This was the first film I watched after Dilip Kumar passed away on July 7 this year. The tributes and reminiscences were still in full flow two days later, on July 9, which marked what would have been the 83rd birthday of Sanjeev Kumar. On a Sanjeev Kumar tribute post on Facebook, I read a comment in which someone recalled Dilip Kumar’s remark about Sanjeev Kumar, who was his co-star in Sunghursh: “Is Gujarati ladke ne toh paseena nikaal diya!” (“This Gujarati boy made me sweat!”)

This, I thought, might be an interesting film to review by way of tribute to both Dilip Kumar as well as Sanjeev Kumar. But I had other Dilip Kumar films to also watch: Musafir and Sagina Mahato for the first time, Ram aur Shyam for a long-overdue rewatch. So, while I watched this and wrote the review, I decided the publishing of the review could wait for now.

Because today, August 21, 2021, marks the birth centenary of Harnam Singh Rawail, the director of Sunghursh.  HS Rawail, as he was usually billed, debuted in 1940 with the film Dorangia Daaku, but it wasn’t until 1949, with Patanga (of Mere piya gaye Rangoon fame) that he became famous. Rawail was to make several well-known films through the following decades, but his two best-known works are probably Mere Mehboob (1963) and Sunghursh.
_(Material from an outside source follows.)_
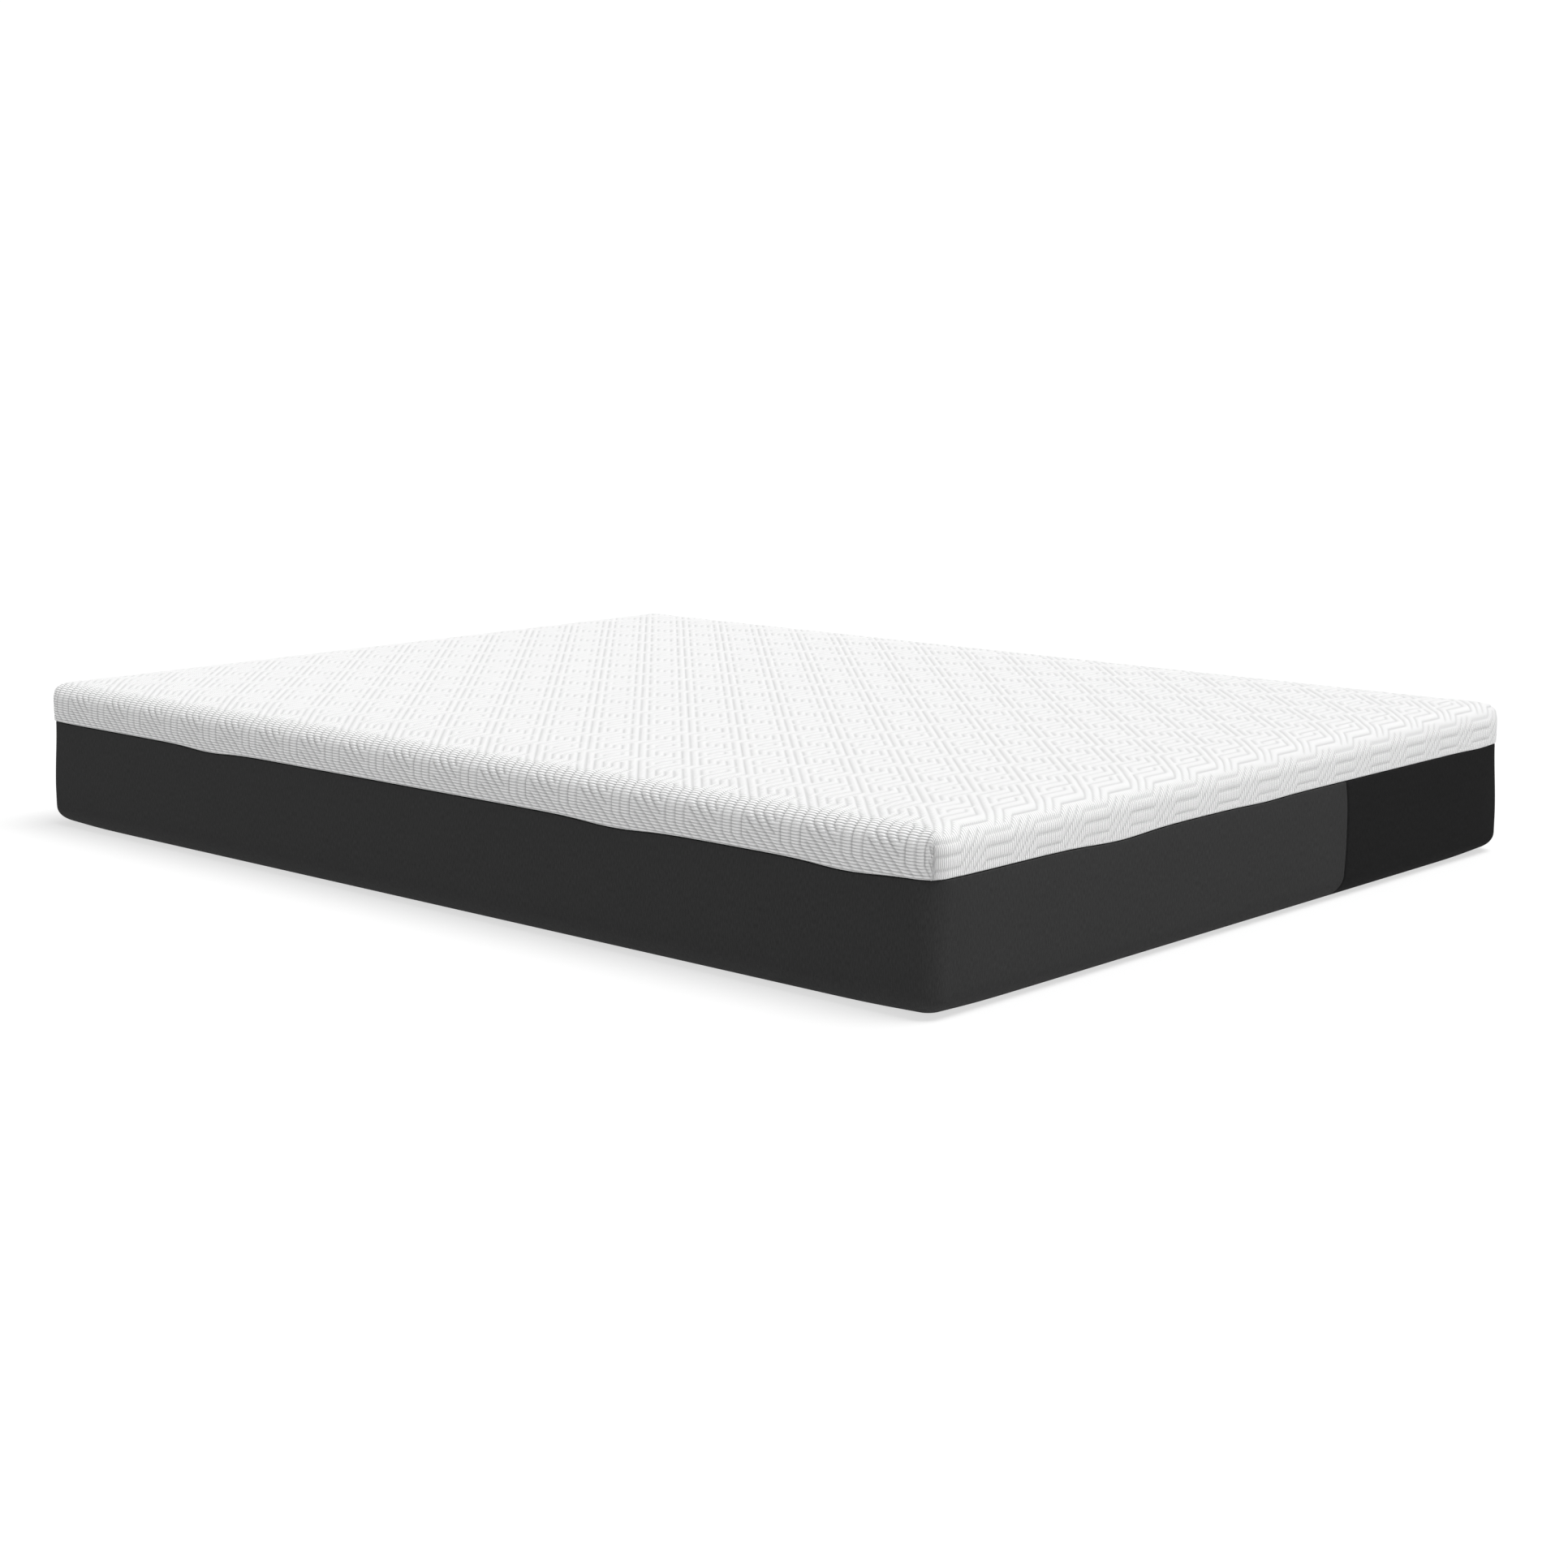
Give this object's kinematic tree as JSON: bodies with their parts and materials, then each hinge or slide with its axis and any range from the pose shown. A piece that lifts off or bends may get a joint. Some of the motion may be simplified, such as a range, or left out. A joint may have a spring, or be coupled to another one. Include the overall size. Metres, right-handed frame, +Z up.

The story, based on Mahashweta Devi’s Laayli Aashmaaner Aaina, begins in Banaras of the 19th century (the riverfront, sadly, looks very mid-20th century). Bhawani Prasad (Jayant), bearded and seemingly benevolent, walks back from the temple after pooja. At his heels follows his grandson Kundan (?). Bhawani Prasad is much venerated, and the way he hands out alms to the poor and blesses those bowing before him, one might be forgiven for thinking him a good man.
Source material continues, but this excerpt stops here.